Perdas temporárias de PIB derivadas de políticas de estabilização podem ser mais do que compensadas pela expansão futura continuada

Embora orçamentos públicos não sejam fáceis de mexer, esforços fiscais significativos e bem sucedidos são mais comuns do que se pensa. Para reduzir sua dívida interna que, em função das Guerras Napoleônicas atingiu 250% do PIB em 1820, a Inglaterra manteve superávits primários em média iguais a 4,6% do PIB entre 1816 e 1899 que, por muitos anos representaram cerca de metade de toda receita fiscal do governo ( Naill Ferguson, "Wars, Revolutions and the International Bond Market from the Napoleonic Wars to the First World War", Yale International Centre for Finance, outubro, 1999).
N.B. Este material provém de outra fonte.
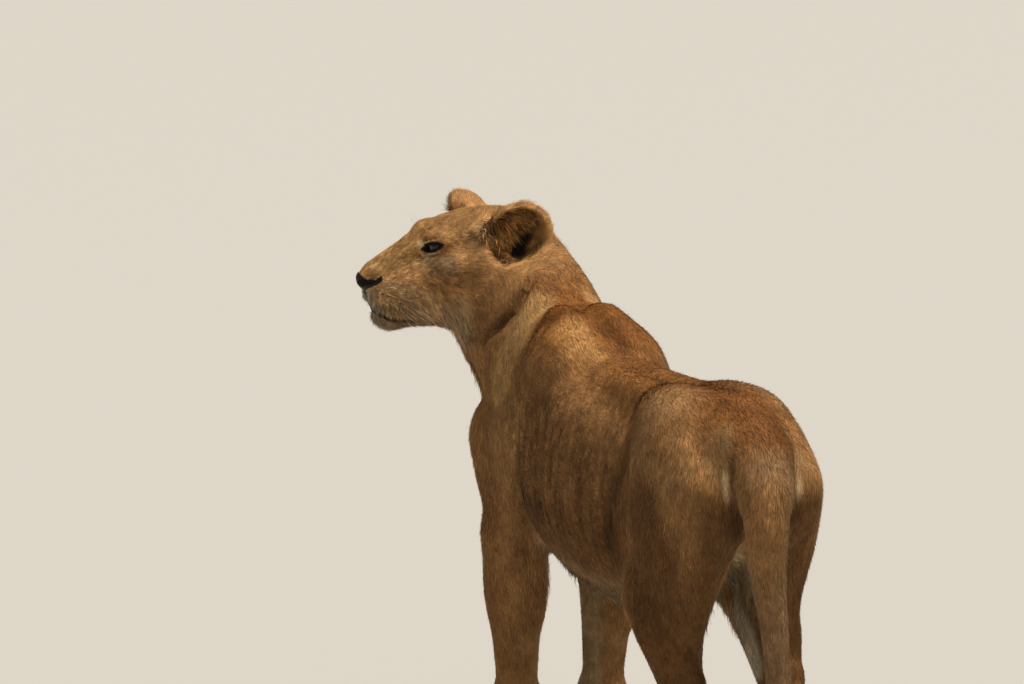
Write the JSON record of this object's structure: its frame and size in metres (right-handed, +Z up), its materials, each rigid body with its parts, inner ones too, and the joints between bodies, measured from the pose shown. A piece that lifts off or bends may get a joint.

Tal esforço fiscal, longe de retardar o crescimento inglês, assegurou a hegemonia de Londres como centro financeiro da época e a afirmação do Império Britânico como a maior potência econômica e militar daquele século. Mais recentemente, a Irlanda, considerada um caso perdido na Europa até os anos 80, com uma economia caracterizada por baixo crescimento, alto desemprego, elevados déficits fiscais e dívida pública, juntamente com altas taxas de juros, executou a partir de 1987 um forte e continuado esforço fiscal. Conforme mostra a tabela ao lado, ao longo de 14 anos a Irlanda transformou um déficit nominal médio de 12% do PIB em um superávit, que chegou a atingir 4,5% do PIB em 2000. Como resultante, a dívida pública caiu de 112% do PIB em 1987 para 33% em 2003, a taxa de desemprego de 17% para 4% e o crescimento acelerou, transformando a Irlanda de caso perdido em "tigre celta" e fazendo com que ela tenha hoje uma das maiores rendas per capita da Europa. Já de alguns anos para cá a Irlanda é classificada como AAA, captando a apenas 30 pontos acima dos Estados Unidos. Embora o desempenho econômico irlandês não tenha sido devido apenas ao ajuste fiscal, o que mais uma vez mostra a tabela é que a idéia de que mais gastos públicos e déficit geram maior crescimento não se sustenta, a evidência claramente apontando na direção oposta. Tanto no caso da Inglaterra quanto da Irlanda, o ajuste fiscal foi mantido como uma política de Estado e não de governo, tendo ficado imune à alternância de poder político no período. No caso brasileiro, para que o ajustamento fiscal possa ter sucesso, é absolutamente necessário que haja entendimento semelhante. Que a política não é de fulano ou beltrano, do partido A ou do B, mas sim da sociedade. A consciência de que precisamos sair do marasmo em que nos encontramos e a vontade de mudar já existe. Só falta canalizá-la na direção correta.